The same empirical generation process can be revisited with weights in order to reflect a situation where the original observations would be associated to various biases.

table Observations = with
  [| as N, as Weight |]
  [| 2, 0.4 |]
  [| 3, 0.4 |]
  [| 6, 0.2 |]

p = ranvar(Observations.N, Observations.Weight)
q = smooth(p)
r = mixture(dirac(Observations.N), Observations.Weight)
s = mixture(poisson(Observations.N), Observations.Weight)

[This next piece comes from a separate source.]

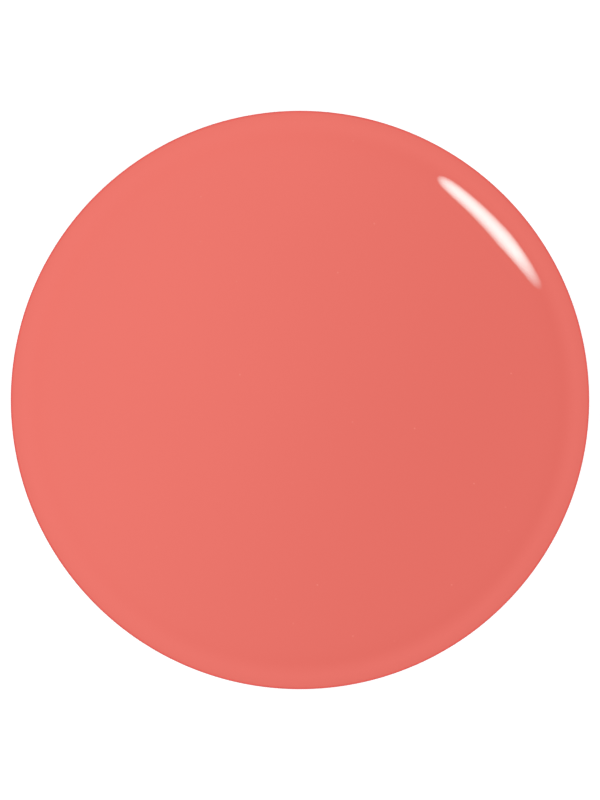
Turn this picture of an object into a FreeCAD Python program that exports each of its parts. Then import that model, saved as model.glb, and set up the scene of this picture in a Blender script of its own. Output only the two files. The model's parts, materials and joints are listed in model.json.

show scalar "Empirical" a1c3 with p
show scalar "Smoothed" d1f3 with q
show scalar "Mixture Dirac" a4c6 with r // identical to 'p'
show scalar "Mixture Poisson" d4f6 with s // identical to 'q'

Image

The above script is a variant of the previous one where weights are provided, first for the ranvar() aggregator and second for the mixture() aggregator (with two calls). Both aggregators takes two arguments, the input value and the weight. Weights are expected in the interval [0, 1] and are scaled back to 1 if the sum doesn’t add up to 1.

Handy ranvar invariants

The commutative, associative and distributive properties of convolutions benefit to the ranvar algebra. The following script illustrates some theoretical equivalences within Envision:

a = 3
b = 5
X1 = poisson(4)
X2 = poisson(2)

Y = X1 - X2 // is equal to
Y = X1 + reflect(X2)

M = mean(X1 + dirac(a)) // is equal to
M = mean(X1) + a

S = (X1 ^ a) ^ b // is equal to
S = X1 ^ (a * b)

M = mean(X1 + X2)  // is equal to
M = mean(X1) + mean(X2)

V1 = variance(X1 + X2)  // is equal to
V1 = variance(X1) + variance(X2)

M1 = mean(X1 ^ dirac(a))  // is equal to
M1 = mean(X1) * a

V2 = variance(X1 ^ dirac(a))  // is equal to
V2 = variance(X1) * (a^2)

The choice of one among theoretically equivalent writings is important in terms of accuracy of the result. For example:

table T = with 
  [| as R       |]
  [| poisson(1) |]
  [| poisson(3) |]
  [| dirac(2)   |]

A = sum(mean(T.R)) // 'A' is more accurate than 'B'
B = mean(sum(T.R))

As a rule of thumb, it’s best to keep working with plain numbers for as long as possible. This practice is superior in terms of numerical accuracy, but also in terms of compute performance.